Pick out all lines with the word "handed" from the records that follow.

-- start Given data --

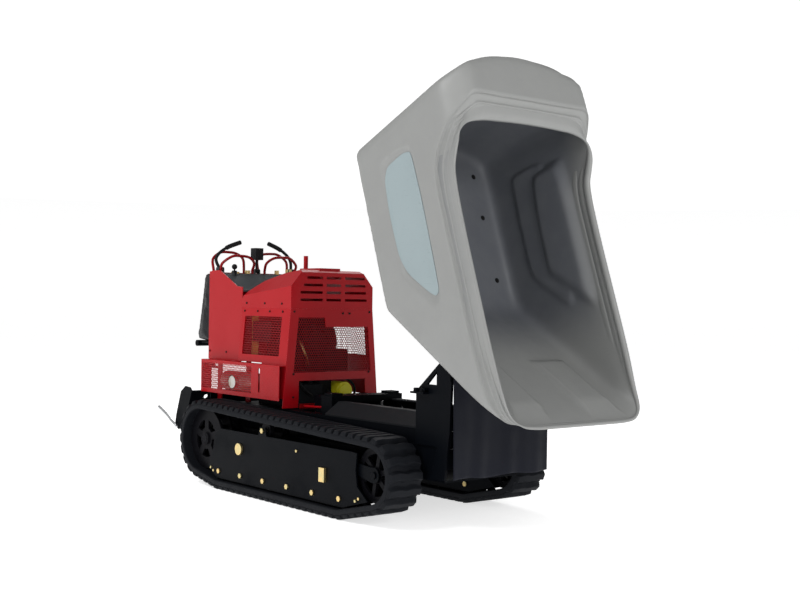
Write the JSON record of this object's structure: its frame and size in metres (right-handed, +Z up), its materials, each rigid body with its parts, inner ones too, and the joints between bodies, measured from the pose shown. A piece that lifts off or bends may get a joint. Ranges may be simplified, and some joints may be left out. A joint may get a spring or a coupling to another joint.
{
  "type": "power wheelbarrow",
  "caption": "Tracked walk-behind power wheelbarrow with a tipping plastic tub, rubber tracks, a red engine cover, control levers and a fold-down operator platform.",
  "frame": {"origin": "on the ground under the middle of the whole machine's bounding box, with the tub tipped", "axes": "+X forwards, towards the tub; +Y to the operator's left; +Z up; ground at z = 0"},
  "size_m": [2.6398, 0.88, 1.8808],
  "materials": {
    "black_paint": "satin black powder coat",
    "dark_casting": "dark painted casting",
    "black_plastic": "textured black plastic",
    "track_rubber": "matt moulded rubber",
    "wheel_black": "semi-gloss black paint",
    "yellow_zinc": "yellow zinc plating",
    "muffler_steel": "heat-dulled steel",
    "grey_aluminium": "cast aluminium",
    "yellow_paint": "gloss yellow",
    "red_paint": "gloss red powder coat",
    "grey_panel": "satin grey",
    "pad_vinyl": "black vinyl cushion",
    "black_screws": "black oxide",
    "grip_rubber": "soft black grip",
    "bright_steel": "polished steel",
    "apron_rubber": "smooth rubber sheet",
    "tub_plastic": "grey rotomoulded polyethylene"
  },
  "bodies": {
    "chassis": {"chassis_frame": "black_paint", "front_upright": "black_paint", "tub_rest": "black_paint", "hydraulic_tank": "black_paint", "deck_guard": "black_plastic", "track_frame_right": "black_paint", "track_frame_left": "black_paint", "track_right": "track_rubber", "track_left": "track_rubber", "roller_axles": "yellow_zinc", "frame_plugs": "yellow_zinc", "idler_forks": "black_paint", "drive_motors": "dark_casting", "engine_block": "dark_casting", "engine_blower": "dark_casting", "muffler": "muffler_steel", "hydraulic_pump": "grey_aluminium", "hydraulic_filter": "yellow_paint", "battery": "black_plastic", "front_panel": "red_paint", "side_panels": "red_paint", "cover_mesh": "red_paint", "hood": "red_paint", "rear_cowl": "red_paint", "muffler_guard": "red_paint", "control_panel": "grey_panel", "guard_hoops": "red_paint", "console_fittings": "yellow_zinc", "thigh_pad": "pad_vinyl", "pad_bracket": "black_paint", "cover_screws": "black_screws", "apron": "apron_rubber"},
    "sprocket_right": {"sprocket_right": "wheel_black"},
    "sprocket_left": {"sprocket_left": "wheel_black"},
    "idler_right": {"idler_right": "wheel_black"},
    "idler_left": {"idler_left": "wheel_black"},
    "roller_right_1": {"roller_right_1": "wheel_black"},
    "roller_right_2": {"roller_right_2": "wheel_black"},
    "roller_right_3": {"roller_right_3": "wheel_black"},
    "roller_right_4": {"roller_right_4": "wheel_black"},
    "roller_right_5": {"roller_right_5": "wheel_black"},
    "roller_right_6": {"roller_right_6": "wheel_black"},
    "roller_left_1": {"roller_left_1": "wheel_black"},
    "roller_left_2": {"roller_left_2": "wheel_black"},
    "roller_left_3": {"roller_left_3": "wheel_black"},
    "roller_left_4": {"roller_left_4": "wheel_black"},
    "roller_left_5": {"roller_left_5": "wheel_black"},
    "roller_left_6": {"roller_left_6": "wheel_black"},
    "carrier_right": {"carrier_right": "wheel_black"},
    "carrier_left": {"carrier_left": "wheel_black"},
    "traction_lever_right": {"traction_lever_right": "grip_rubber"},
    "traction_lever_left": {"traction_lever_left": "grip_rubber"},
    "dump_lever": {"dump_lever": "grip_rubber"},
    "throttle_lever": {"throttle_lever": "grip_rubber"},
    "platform": {"platform": "black_paint", "platform_bar": "bright_steel"},
    "lift_barrel": {"lift_barrel": "black_paint"},
    "lift_rod": {"lift_rod": "bright_steel"},
    "tub": {"tub_cradle": "black_paint", "tub": "tub_plastic"}
  },
  "joints": [
    {"name": "sprocket_right_spin", "type": "hinge", "parent": "chassis", "child": "sprocket_right", "pos_m": [-0.76595, -0.355, 0.223], "axis": [0, 1, 0], "continuous": true},
    {"name": "idler_right_spin", "type": "hinge", "parent": "chassis", "child": "idler_right", "pos_m": [0.57005, -0.355, 0.206], "axis": [0, 1, 0], "continuous": true},
    {"name": "carrier_right_spin", "type": "hinge", "parent": "chassis", "child": "carrier_right", "pos_m": [-0.22487, -0.355, 0.31182], "axis": [0, 1, 0], "continuous": true},
    {"name": "roller_right_1_spin", "type": "hinge", "parent": "chassis", "child": "roller_right_1", "pos_m": [-0.59795, -0.355, 0.086], "axis": [0, 1, 0], "continuous": true},
    {"name": "roller_right_2_spin", "type": "hinge", "parent": "chassis", "child": "roller_right_2", "pos_m": [-0.40595, -0.355, 0.086], "axis": [0, 1, 0], "continuous": true},
    {"name": "roller_right_3_spin", "type": "hinge", "parent": "chassis", "child": "roller_right_3", "pos_m": [-0.21395, -0.355, 0.086], "axis": [0, 1, 0], "continuous": true},
    {"name": "roller_right_4_spin", "type": "hinge", "parent": "chassis", "child": "roller_right_4", "pos_m": [-0.02195, -0.355, 0.086], "axis": [0, 1, 0], "continuous": true},
    {"name": "roller_right_5_spin", "type": "hinge", "parent": "chassis", "child": "roller_right_5", "pos_m": [0.17005, -0.355, 0.086], "axis": [0, 1, 0], "continuous": true},
    {"name": "roller_right_6_spin", "type": "hinge", "parent": "chassis", "child": "roller_right_6", "pos_m": [0.36205, -0.355, 0.086], "axis": [0, 1, 0], "continuous": true},
    {"name": "sprocket_left_spin", "type": "hinge", "parent": "chassis", "child": "sprocket_left", "pos_m": [-0.76595, 0.355, 0.223], "axis": [0, 1, 0], "continuous": true},
    {"name": "idler_left_spin", "type": "hinge", "parent": "chassis", "child": "idler_left", "pos_m": [0.57005, 0.355, 0.206], "axis": [0, 1, 0], "continuous": true},
    {"name": "carrier_left_spin", "type": "hinge", "parent": "chassis", "child": "carrier_left", "pos_m": [-0.22487, 0.355, 0.31182], "axis": [0, 1, 0], "continuous": true},
    {"name": "roller_left_1_spin", "type": "hinge", "parent": "chassis", "child": "roller_left_1", "pos_m": [-0.59795, 0.355, 0.086], "axis": [0, 1, 0], "continuous": true},
    {"name": "roller_left_2_spin", "type": "hinge", "parent": "chassis", "child": "roller_left_2", "pos_m": [-0.40595, 0.355, 0.086], "axis": [0, 1, 0], "continuous": true},
    {"name": "roller_left_3_spin", "type": "hinge", "parent": "chassis", "child": "roller_left_3", "pos_m": [-0.21395, 0.355, 0.086], "axis": [0, 1, 0], "continuous": true},
    {"name": "roller_left_4_spin", "type": "hinge", "parent": "chassis", "child": "roller_left_4", "pos_m": [-0.02195, 0.355, 0.086], "axis": [0, 1, 0], "continuous": true},
    {"name": "roller_left_5_spin", "type": "hinge", "parent": "chassis", "child": "roller_left_5", "pos_m": [0.17005, 0.355, 0.086], "axis": [0, 1, 0], "continuous": true},
    {"name": "roller_left_6_spin", "type": "hinge", "parent": "chassis", "child": "roller_left_6", "pos_m": [0.36205, 0.355, 0.086], "axis": [0, 1, 0], "continuous": true},
    {"name": "tub_dump", "type": "hinge", "parent": "chassis", "child": "tub", "pos_m": [0.84605, 0, 0.662], "axis": [0, 1, 0], "range_deg": [-71, 0]},
    {"name": "lift_swing", "type": "hinge", "parent": "chassis", "child": "lift_barrel", "pos_m": [0.25805, 0.095, 0.25], "axis": [0, 1, 0], "range_deg": [0, 29.86]},
    {"name": "lift_stroke", "type": "slide", "parent": "lift_barrel", "child": "lift_rod", "axis": [0.5134, 0, 0.8581], "range_m": [-0.20837, 0]},
    {"name": "platform_fold", "type": "hinge", "parent": "chassis", "child": "platform", "pos_m": [-1.08995, 0, 0.262], "axis": [0, 1, 0], "range_deg": [-112, 0]},
    {"name": "traction_right", "type": "hinge", "parent": "chassis", "child": "traction_lever_right", "pos_m": [-0.95395, -0.217, 1.058], "axis": [0, 1, 0], "range_deg": [-15, 15]},
    {"name": "traction_left", "type": "hinge", "parent": "chassis", "child": "traction_lever_left", "pos_m": [-0.95395, 0.217, 1.058], "axis": [0, 1, 0], "range_deg": [-15, 15]},
    {"name": "dump_control", "type": "hinge", "parent": "chassis", "child": "dump_lever", "pos_m": [-0.95195, 0, 1.054], "axis": [0, 1, 0], "range_deg": [-15, 15]},
    {"name": "throttle", "type": "hinge", "parent": "chassis", "child": "throttle_lever", "pos_m": [-0.89195, -0.17, 1.044], "axis": [0, 1, 0], "range_deg": [-20, 20]}
  ],
  "couplings": [
    {"joint": "idler_right_spin", "follows": "sprocket_right_spin", "ratio": 1.2895},
    {"joint": "carrier_right_spin", "follows": "sprocket_right_spin", "ratio": 3.8684},
    {"joint": "roller_right_1_spin", "follows": "sprocket_right_spin", "ratio": 3.4186},
    {"joint": "roller_right_2_spin", "follows": "sprocket_right_spin", "ratio": 3.4186},
    {"joint": "roller_right_3_spin", "follows": "sprocket_right_spin", "ratio": 3.4186},
    {"joint": "roller_right_4_spin", "follows": "sprocket_right_spin", "ratio": 3.4186},
    {"joint": "roller_right_5_spin", "follows": "sprocket_right_spin", "ratio": 3.4186},
    {"joint": "roller_right_6_spin", "follows": "sprocket_right_spin", "ratio": 3.4186},
    {"joint": "idler_left_spin", "follows": "sprocket_left_spin", "ratio": 1.2895},
    {"joint": "carrier_left_spin", "follows": "sprocket_left_spin", "ratio": 3.8684},
    {"joint": "roller_left_1_spin", "follows": "sprocket_left_spin", "ratio": 3.4186},
    {"joint": "roller_left_2_spin", "follows": "sprocket_left_spin", "ratio": 3.4186},
    {"joint": "roller_left_3_spin", "follows": "sprocket_left_spin", "ratio": 3.4186},
    {"joint": "roller_left_4_spin", "follows": "sprocket_left_spin", "ratio": 3.4186},
    {"joint": "roller_left_5_spin", "follows": "sprocket_left_spin", "ratio": 3.4186},
    {"joint": "roller_left_6_spin", "follows": "sprocket_left_spin", "ratio": 3.4186},
    {"joint": "lift_swing", "follows": "tub_dump", "ratio": -0.42054},
    {"joint": "lift_stroke", "follows": "tub_dump", "m_per_rad": 0.16815}
  ]
}
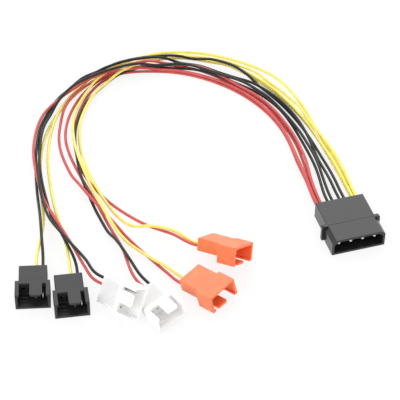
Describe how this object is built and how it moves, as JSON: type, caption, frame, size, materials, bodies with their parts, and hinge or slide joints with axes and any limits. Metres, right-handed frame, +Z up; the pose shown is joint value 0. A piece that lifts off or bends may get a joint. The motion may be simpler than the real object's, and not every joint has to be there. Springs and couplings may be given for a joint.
{
  "type": "fan adapter cable",
  "caption": "Adapter cable that splits a drive-type power connector to small fan connectors through loose coloured leads, laid out in a wide bow.",
  "frame": {"origin": "centre of the power connector's underside, on the surface that the cable lies on", "axes": "-Y out of the power connector's mouth, +X to the right of one who looks along +Y with the leads going away, +Z up"},
  "size_m": [0.15, 0.164, 0.0173],
  "materials": {
    "black_nylon": "satin moulded",
    "natural_nylon": "natural, slightly milky moulded",
    "orange_nylon": "bright moulded",
    "tinned_contact": "bright tin over brass",
    "yellow_insulation": "smooth flexible PVC",
    "red_insulation": "smooth flexible PVC",
    "black_insulation": "smooth flexible PVC"
  },
  "bodies": {
    "root": {"power_housing": "black_nylon", "power_contact_1": "tinned_contact", "power_contact_2": "tinned_contact", "power_contact_3": "tinned_contact", "power_contact_4": "tinned_contact", "fan_housing_12v_a": "black_nylon", "fan_contact_12v_a_1": "tinned_contact", "fan_contact_12v_a_2": "tinned_contact", "fan_housing_12v_b": "black_nylon", "fan_contact_12v_b_1": "tinned_contact", "fan_contact_12v_b_2": "tinned_contact", "fan_housing_5v_a": "natural_nylon", "fan_contact_5v_a_1": "tinned_contact", "fan_contact_5v_a_2": "tinned_contact", "fan_housing_5v_b": "natural_nylon", "fan_contact_5v_b_1": "tinned_contact", "fan_contact_5v_b_2": "tinned_contact", "fan_housing_7v_a": "orange_nylon", "fan_contact_7v_a_1": "tinned_contact", "fan_contact_7v_a_2": "tinned_contact", "fan_housing_7v_b": "orange_nylon", "fan_contact_7v_b_1": "tinned_contact", "fan_contact_7v_b_2": "tinned_contact", "lead_12v_a_yellow": "yellow_insulation", "lead_12v_a_black": "black_insulation", "lead_12v_b_black": "black_insulation", "lead_12v_b_yellow": "yellow_insulation", "lead_5v_a_red": "red_insulation", "lead_5v_a_black": "black_insulation", "lead_5v_b_red": "red_insulation", "lead_5v_b_black": "black_insulation", "lead_7v_a_red": "red_insulation", "lead_7v_a_yellow": "yellow_insulation", "lead_7v_b_red": "red_insulation", "lead_7v_b_yellow": "yellow_insulation"}
  },
  "joints": []
}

-- end Given data --

**Written reply**
Write the JSON record of this object's structure: its frame and size in metres (right-handed, +Z up), its materials, each rigid body with its parts, inner ones too, and the joints between bodies, measured from the pose shown. A piece that lifts off or bends may get a joint. Ranges may be simplified, and some joints may be left out. A joint may get a spring or a coupling to another joint.
Describe how this object is built and how it moves, as JSON: type, caption, frame, size, materials, bodies with their parts, and hinge or slide joints with axes and any limits. Metres, right-handed frame, +Z up; the pose shown is joint value 0. A piece that lifts off or bends may get a joint. The motion may be simpler than the real object's, and not every joint has to be there. Springs and couplings may be given for a joint.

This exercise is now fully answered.